We can begin doing that by multiplying both sides of the equation by a quantity 𝑣 sub 𝑠 minus 𝑣 sub 𝑡, which cancels out that term on the right side of the equation. This resulting equation can be rearranged to solve for 𝑣 sub 𝑡. When fully simplified, we find that 𝑣 sub 𝑡, the train’s speed, is equal to 𝑣 sub 𝑠, the speed of sound, times the quantity one minus the source frequency divided by the observer frequency.

Since we’ve been told these three values in the problem statement, we can plug them in at this point.
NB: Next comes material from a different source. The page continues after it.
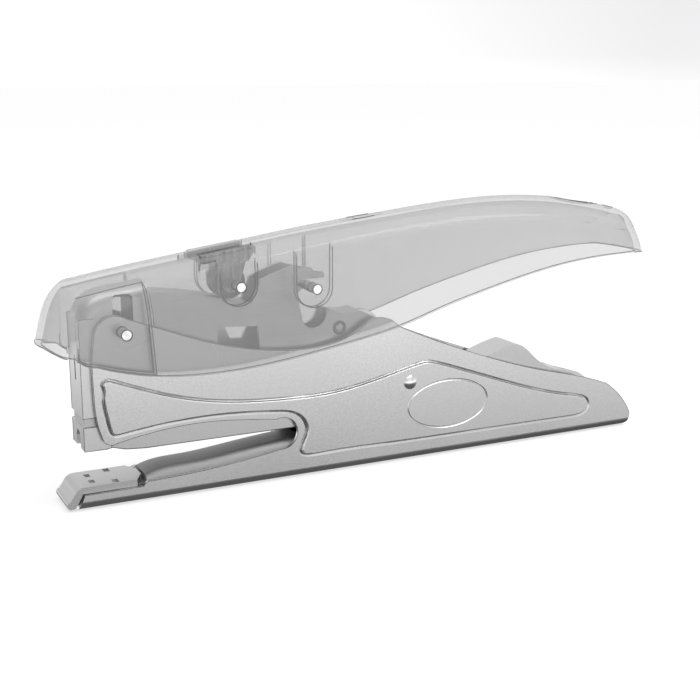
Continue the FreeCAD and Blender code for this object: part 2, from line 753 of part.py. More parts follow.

When we calculate this value, we find that 𝑣 sub 𝑡 to three significant figures is 12.9 meters per second. That’s how fast the train is moving along the track.

Now that we know the speed of the train, we can move on to part two: solving for the observed frequency when the train is past the observer and moving away. We’re going to once again apply the Doppler equation to our scenario. But this time, because the source of the sound is moving away from our observer, we’ll use the opposite set of signs than we did before when the train was approaching.

Just like before, our observer is standing still. So 𝑣 sub 𝑜 is zero. So the frequency the observer notices when the train is moving away or receding equals 𝑓 sub 𝑠 times the speed of sound divided by the sum of the speed of sound and the speed of the train 𝑣 sub 𝑡.

We’ve either solved for or been given each one of these values. So we can plug those values in now. When we enter these values on our calculator, we find that 𝑓 sub 𝑟, the frequency observed when the train is moving away from the observer, is 193 hertz. Notice that this frequency is lower than the source frequency, while when the train was approaching the observer, the observed frequency was higher. This is a normal result of the Doppler effect.